- Born: c. 1735
- Died: c. 1790s
- Occupation: Luthier
- Years active: 1750s–1790s

= Tommaso Balestrieri =

Italian luthier

Tommaso Balestrieri was an Italian luthier in Mantua, primarily active from 1750s to 1780s.

==Biography==

Balestrieri's origin is not well established. His violin labels identify him to be from Cremona. He was born around 1735 and moved to Mantua later in life. His first known works were produced in Mantua and date to the mid-1750s, and his last works date to mid-1790s.

Balestrieri was one of the last masters of the Cremonese violin-making tradition – a tradition which had been established by four generations of the Amati family. It is not clear where or through whom Balestrieri acquired his craft. Other luthiers in Mantua whose works were rooted in the Cremonese Amati tradition were Pietro Giovanni Guarneri, Camillo Camilli, and Antonio Zanotti.

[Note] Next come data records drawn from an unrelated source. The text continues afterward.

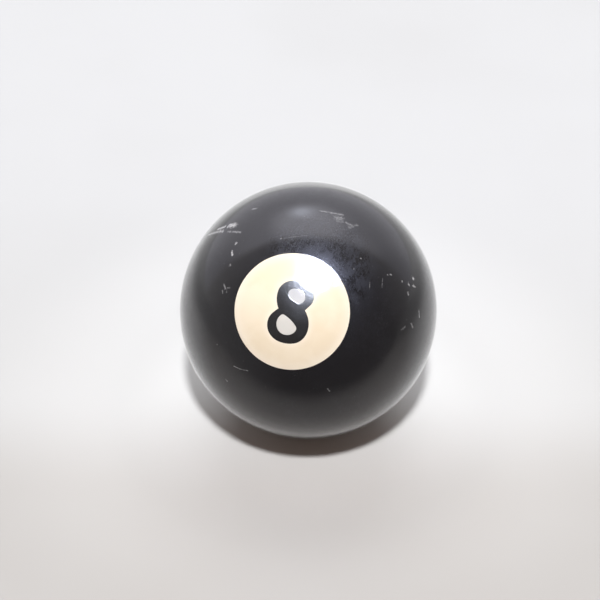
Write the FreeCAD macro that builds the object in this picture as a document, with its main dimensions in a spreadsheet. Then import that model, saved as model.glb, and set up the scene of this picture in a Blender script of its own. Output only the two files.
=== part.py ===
import FreeCAD, Part
import math
import os
import Sketcher

# A numbered pool ball: a cast phenolic ball with a number plug let into each
# of two opposite poles. A plug is an ivory disc with the figure 8 cast right
# through its depth, so the figure's two eyes are loose ivory slugs that the
# black casting surrounds.
#
# Frame: millimetres, +Z up, origin at the ball's centre. The ball rests at
# z = -radius. The front number looks towards -Y and is tipped up by
# number_tilt; the back number is at the opposite pole.
#
# Each piece is drawn about its own number axis: local Z runs out through the
# number, local Y is the top of the figure. Its Placement turns it into the
# ball's frame.

doc = FreeCAD.newDocument("pool_ball")

# ---------------------------------------------------------------- dimensions
SIZES = [
    ("ball_diameter", 57.15),      # regulation ball, 2 1/4 in
    ("disc_diameter", 24.20),      # ivory number disc, across its flat rim
    ("plug_depth", 7.00),          # from the crown of the ball to the pocket floor
    ("numeral_height", 13.25),     # top to bottom of the figure
    ("number_tilt", 39.35),        # degrees that the front number looks upwards
    ("numeral_roll", 8.80),        # degrees that the figure leans clockwise
    ("trim_clearance", 6.00),      # how far a trimming cut runs past the plug
]
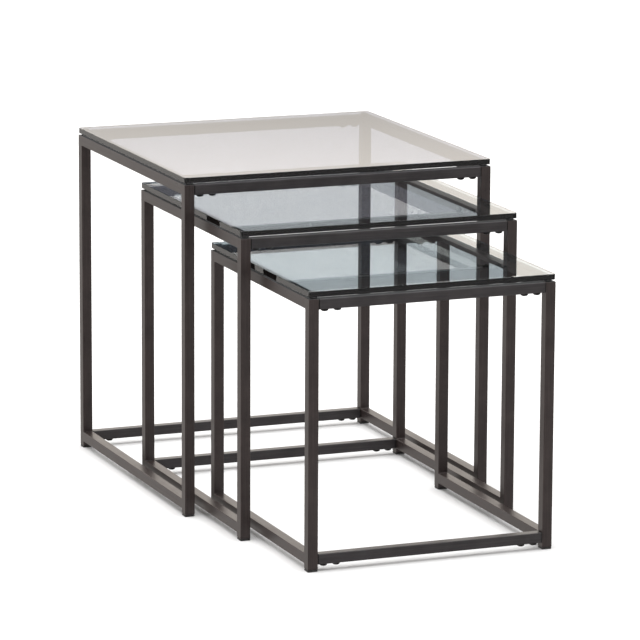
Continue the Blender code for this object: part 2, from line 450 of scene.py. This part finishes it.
def tube_material(name, color):
    """Satin gunmetal lacquer on drawn steel tube, with its grain along the tube."""
    material, nodes = new_material(name)
    place = nodes.add("Attribute", {"attribute_name": "tube_place"}).outputs["Vector"]
    _, across_1, across_2 = nodes.add("SeparateXYZ", Vector=place).outputs

    grain = nodes.noise(nodes.stretched(place, (14, 900, 900)), 1.0, 3.0, 0.6)
    fine_grain = nodes.noise(nodes.stretched(place, (60, 5000, 5000)), 1.0, 2.0, 0.5)
    cloud = nodes.noise(place, 28.0, 4.0, 0.55)
    specks = nodes.noise(place, 1400.0, 2.0, 0.5)

    half = node_size("large_side_frame_left").x / 2
    # Painted highlight with rubbed wear: the lacquer is lighter near the tube's edges, in
    # patches.
    near_edge = nodes.math("MINIMUM", nodes.math("ABSOLUTE", across_1),
                           nodes.math("ABSOLUTE", across_2))
    edge = nodes.spread(near_edge, half - WEAR_AND_HIGHLIGHT_START, half - WEAR_AND_HIGHLIGHT_FULL, smooth=True)
    rubbed_and_highlit = nodes.math("MULTIPLY", edge, nodes.spread(cloud, 0.42, 0.68), clamp=True)

    shade = nodes.varied(grain, 0.76, 1.24)
    shade = nodes.math("MULTIPLY", shade, nodes.varied(cloud, 0.82, 1.18))
    shade = nodes.math("MULTIPLY", shade, nodes.varied(specks, 0.94, 1.06))
    painted = nodes.blend(1.0, color, nodes.add(
        "CombineColor", Red=shade, Green=shade, Blue=shade).outputs[0], way="MULTIPLY")
    worn_and_highlit = nodes.blend(nodes.math("MULTIPLY", rubbed_and_highlit, WEAR_AND_HIGHLIGHT_SHARE), painted,
                       tuple(WEAR_AND_HIGHLIGHT_LIFT * share for share in color))

    # Painted shade: the faces under the glass and at the rails' ends are painted matt
    # near-black, rougher and with no metal sheen.
    painted_shade = nodes.add("Attribute", {"attribute_name": "painted_shade"}).outputs["Fac"]
    shaded_coat = nodes.blend(painted_shade, worn_and_highlit, PAINTED_SHADE_COLOR)
    roughness = nodes.math("ADD", nodes.varied(grain, 0.29, 0.41),
                           nodes.varied(cloud, -0.03, 0.03))
    roughness = nodes.math("ADD", roughness, nodes.math("MULTIPLY", painted_shade, 0.5))
    roughness = nodes.math("SUBTRACT", roughness, nodes.math("MULTIPLY", rubbed_and_highlit, 0.06))
    height = nodes.math("ADD", nodes.math("MULTIPLY", grain, 0.6),
                        nodes.math("MULTIPLY", fine_grain, 0.4))
    shader = nodes.add(
        "BsdfPrincipled", Base_Color=shaded_coat, IOR=1.5,
        Metallic=nodes.spread(painted_shade, 0.0, 1.0, 0.35, 0.0), Roughness=roughness,
        Normal=nodes.bump(height, 0.12, 0.05 * MM))
    close_material(nodes, shader.outputs[0])
    return material


def bolt_material():
    """Blackened steel, a little polished where it is handled."""
    material, nodes = new_material("blackened_bolt_steel")
    place = nodes.add("TexCoord").outputs["Object"]
    cloud = nodes.noise(place, 260.0, 4.0, 0.6)
    scratches = nodes.noise(nodes.stretched(place, (300, 2600, 300)), 1.0, 3.0, 0.6)
    color = nodes.blend(nodes.spread(cloud, 0.35, 0.7), *BOLT_COLORS)
    shader = nodes.add(
        "BsdfPrincipled", Base_Color=color, Metallic=0.8, IOR=1.5,
        Roughness=nodes.varied(scratches, 0.3, 0.46),
        Normal=nodes.bump(scratches, 0.15, 0.04 * MM))
    close_material(nodes, shader.outputs[0])
    return material


def glass_material(table):
    """Smoked float glass, with faint smears."""
    material, nodes = new_material(f"smoked_glass_{table}")
    place = nodes.add("TexCoord").outputs["Object"]
    smears = nodes.noise(nodes.stretched(place, (9, 22, 9)), 1.0, 5.0, 0.6)
    shader = nodes.add(
        "BsdfPrincipled", Base_Color=(1.0, 1.0, 1.0), IOR=1.5,
        Roughness=nodes.spread(smears, 0.5, 0.8, 0.0, 0.012))
    shader.inputs["Transmission Weight"].default_value = 1.0
    smoke = SMOKE[table]
    volume = nodes.add("VolumeAbsorption", Color=smoke.tint, Density=smoke.density)
    close_material(nodes, shader.outputs[0], volume.outputs[0])
    return material


def rubber_material():
    """Matt black rubber with a little dust."""
    material, nodes = new_material("black_pad_rubber")
    place = nodes.add("TexCoord").outputs["Object"]
    dust = nodes.noise(place, 420.0, 4.0, 0.65)
    grain = nodes.noise(place, 3200.0, 2.0, 0.5)
    color = nodes.blend(nodes.spread(dust, 0.5, 0.8), *RUBBER_COLORS)
    shader = nodes.add(
        "BsdfPrincipled", Base_Color=color, Metallic=0.0, IOR=1.5,
        Roughness=nodes.spread(dust, 0.3, 0.8, 0.62, 0.8),
        Normal=nodes.bump(grain, 0.3, 0.05 * MM))
    close_material(nodes, shader.outputs[0])
    return material


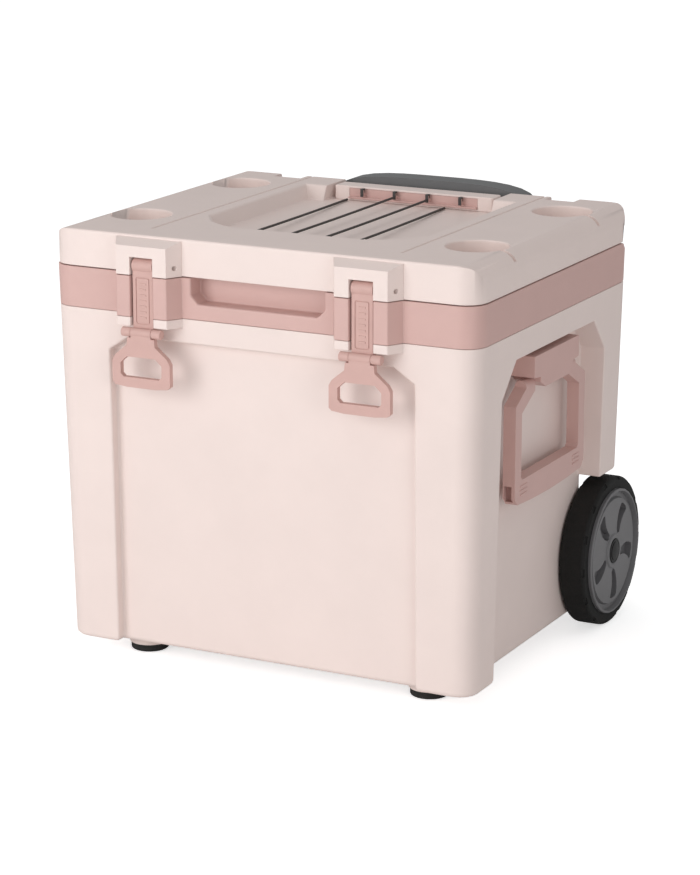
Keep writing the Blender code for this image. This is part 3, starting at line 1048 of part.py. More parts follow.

Balestrieri's early works were delicate and in line with the Amati tradition, but soon he started to incorporate more muscular and robust features in his designs – in line with Stradivari's designs. The materials used indicate an emphasis for performance over appearance. According to instrument maker John Dilworth, Balestrieri's works have a "full sound and forceful appearance (...) they may not be the most refined of violins in craftsmanship, but rival the very best in performance."